Dime defense involves removing an inside linebacker from the field in place of another defensive back, giving the defense six total defensive backs on the field. The advantage of this formation is removing linebackers who can be a liability in coverage, in this case, Vince Williams.
The Steelers haven’t hidden their interest in bringing in a dimebacker either. They looked at players during the NFL Draft but none fell to them. They also signed safety Daimion Stafford in the spring, but the safety never arrived at training camp. Gay may have been an adequate stopgap, but Wilcox is a far better option.
Wilcox’ size alone makes him a more appealing option than Gay. He is two inches taller and roughly twenty-five pounds heavier. He also brings more athleticism and a hard-hitting presence (similar to Mike Mitchell).
While he’ll surely need time to become acquainted with the playbook, don’t be surprised to see Wilcox on the field as a dimebacker in passing situations.
Dual tight end sets
While the using two tight ends on the field isn’t anything new for the Steelers, how they will be used will evolve thanks to the trade for tight end Vance McDonald. With McDonald and Jesse James locked in as starters, the Steelers now have the best tight end tandem they’ve had since the days of Heath Miller and Matt Spaeth.
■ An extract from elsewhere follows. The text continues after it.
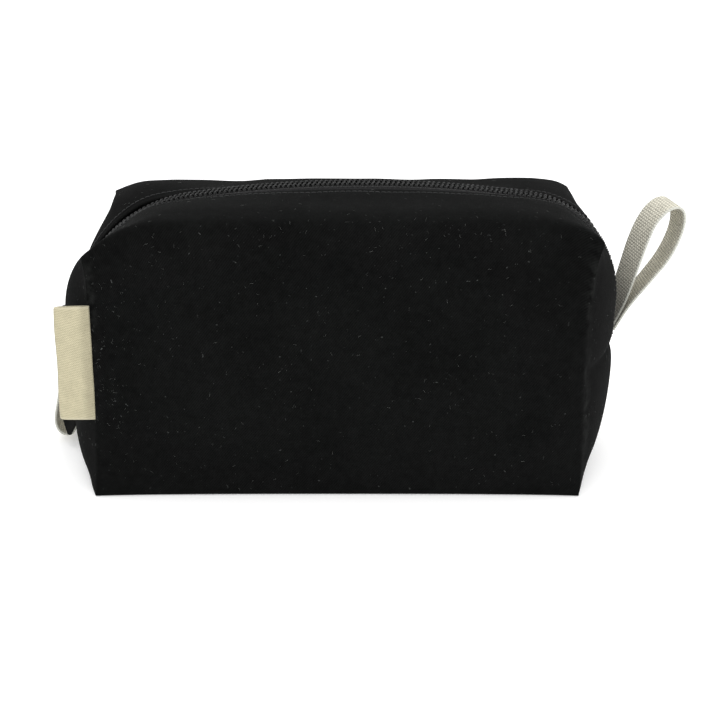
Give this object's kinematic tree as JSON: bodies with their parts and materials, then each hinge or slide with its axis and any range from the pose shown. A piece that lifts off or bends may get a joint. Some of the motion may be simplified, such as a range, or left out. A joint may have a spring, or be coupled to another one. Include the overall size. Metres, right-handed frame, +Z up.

McDonald brings much-needed athleticism to this group and can be expected to be used in a similar role as we saw Ladarius Green used in 2016. He will be used to stretch the field using seam and vertical routes, as well as a big red zone target.
Jesse James meanwhile has sneaky athleticism and though he isn’t much of a threat after the catch, he can be relied on to get open and catch the ball. James will be in a prime position to succeed considering the defense will be more focused on Antonio Brown, Le’Veon Bell, Martavis Bryant, and Vance McDonald.
With these two, the offense has much more flexibility. Both are capable as receivers and blockers and their roles can be mixed-and-matched. The acquisition of McDonald brings a whole new wrinkle to this offense.